Saudis bomb Yemen oil spikes driving dollar lower
UK Retail Sales 0.7% vs. 0.4% eyed
Nikkei -1.64% Europe -1.39%
Oil $51/bbl
Gold $1210/oz.

Europe and Asia:
GBP UK Retail Sales 0.7% vs. 0.3%

North America:
USD Weekly Jobless 8:30

USD Flash Services PMI 9:45

It was a wild night of risk aversion as oil spiked up by more than 4% on the back of news that Saudi Arabia was bombing Yemen and dollar took a tumble with yen getting the biggest benefit of the flows.

The situation in the Middle East escalated precipitously as Saudi Arabia and it allies began bombing rebel positions in Yemen and even stated that they were willing to commit ground troops to restore order in the country. The Shiite rebels backed by Iran threaten to destabilize Yemen and its US backed president Abd Rabbah Mansur Hadi.

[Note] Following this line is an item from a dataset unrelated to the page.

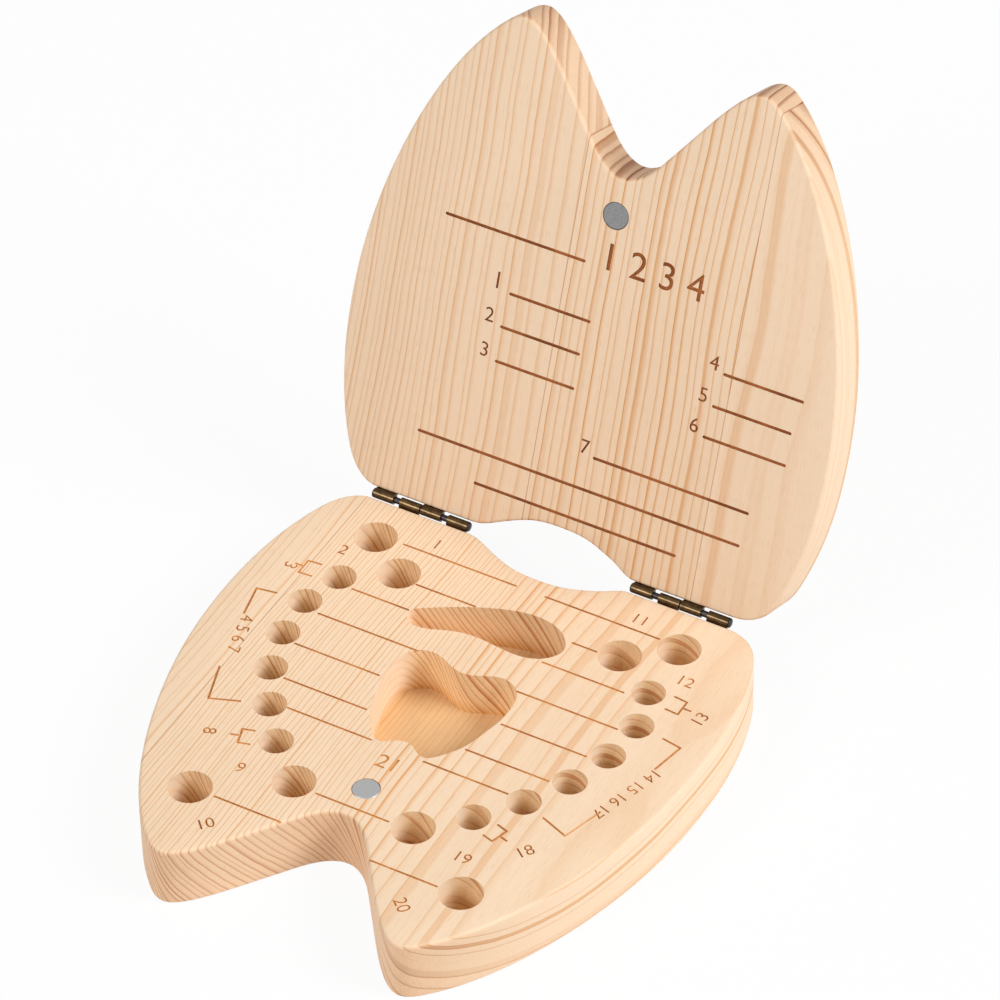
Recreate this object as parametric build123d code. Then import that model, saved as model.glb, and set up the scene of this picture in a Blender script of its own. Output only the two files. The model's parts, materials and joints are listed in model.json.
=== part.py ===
from build123d import *
import os

# A keepsake box for milk teeth: two pine boards in the outline of a molar, joined by two
# small butt hinges on their back edges. Millimetres, +Z up, X along the hinge line, +Y to
# the hinges. The origin is in the middle of the underside of the base.

# Both boards
box_width = 115.0
box_length = 113.6
base_thickness = 14.7
lid_thickness = 10.7
lid_gap = 0.3
edge_round = 0.8
lid_open_angle = 111.0

# Sockets and recesses milled into the base
pocket_depth = 11.0
molar_socket_radius = 4.7
front_socket_radius = 3.7
slot_length = 34.5
slot_width = 14.4
slot_x = -1.65
slot_y = 33.35
hair_width = 28.4
hair_length = 28.3
hair_x = 0.3
hair_y = 6.65

# Engraved lines
base_stroke_width = 0.5
lid_stroke_width = 0.68
engraving_depth = 0.3

# Disc magnets, one flush in each board
magnet_radius = 3.0
magnet_thickness = 3.0
magnet_edge = 0.2
magnet_clearance = 0.05
magnet_y = -21.0

# Butt hinges
left_hinge_share = -0.565
right_hinge_share = 0.534
knuckle_length = 4.9
knuckle_gap = 1.6
knuckle_seam = 0.3
sheet_thickness = 0.35
pin_radius = 0.7
running_clearance = 0.05
barrel_stand_off = 0.1
leaf_reach = 8.8
leaf_corner = 1.0
knuckle_notch = 0.35
pin_head_length = 0.4
pin_head_gap = 0.1
seat_margin = 0.4

# Countersunk wood screws
screw_head_radius = 1.55
screw_shank_radius = 0.8
screw_length = 5.4
screw_tip_length = 1.4
screw_hole_clearance = 0.05
screw_inset = 4.6
cross_arm = 0.9
cross_width = 0.3
cross_depth = 0.2

overrun = 1.0

# Derived sizes
half_width = box_width / 2
half_length = box_length / 2
back_y = half_length
left_hinge_x = left_hinge_share * half_width
right_hinge_x = right_hinge_share * half_width
barrel_radius = pin_radius + running_clearance + sheet_thickness
bore_radius = pin_radius + running_clearance
hinge_length = 4 * knuckle_length + 2 * knuckle_gap + knuckle_seam
axis_y = back_y + barrel_stand_off + barrel_radius
axis_z = base_thickness + lid_gap / 2
lid_bottom = base_thickness + lid_gap
pocket_floor = base_thickness - pocket_depth
screw_height = (barrel_radius + knuckle_notch + leaf_reach) / 2
hinge_axis = Axis((0, axis_y, axis_z), (-1, 0, 0))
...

The conflict in Yemen is sectarian and multi sided with Al Queda ISIS Iranian and pre-Arab spring elements all jostling for control. The end result is that Yemen may turn into yet another hot spot of chaos in the Middle East that could suck in one of United States most important allies into a protracted guerilla war.

The news has sent understandable concern through the capital markets with both Nikkei and European bourses dropping by more than 1.5% on risk aversion fears. The dollar which was already under some profit taking pressure this week tumbled further, with USD/JPY dropping to 118.30 in early London trade while EUR/USD rose to a high of 1.1050.

The EUR/USD recovery has taken many market participants by surprise, but given the velocity of its fall the short covering squeeze in the pair could see more upside with euro longs eyeing the key 1.1100 level to knock out late dollar bulls that are feeling more and more heat every day.

On the data front, the only report of note was the UK Retails Sales number which beat forecasts by printing at 0.7% vs. 04% eyed. The prior data was also revised upward from -0.3% to 0.1%. The gains were broad based and suggest that the UK consumer is finally starting to spend which bodes well for Q1 UK GDP. Overall the UK economy continues to perform relatively well against its G-7 counterparts but the market remains skeptical about any change in BoE policy and cable therefore remains quagmired below the 1.5000 level.

With only weekly jobless claims on the docket today the markets are likely to remain focused on geopolitical events and cross market flows. The dollar appears to have stabilized for now, but if crude resumes its climb the greenback could weaken further as the day proceeds.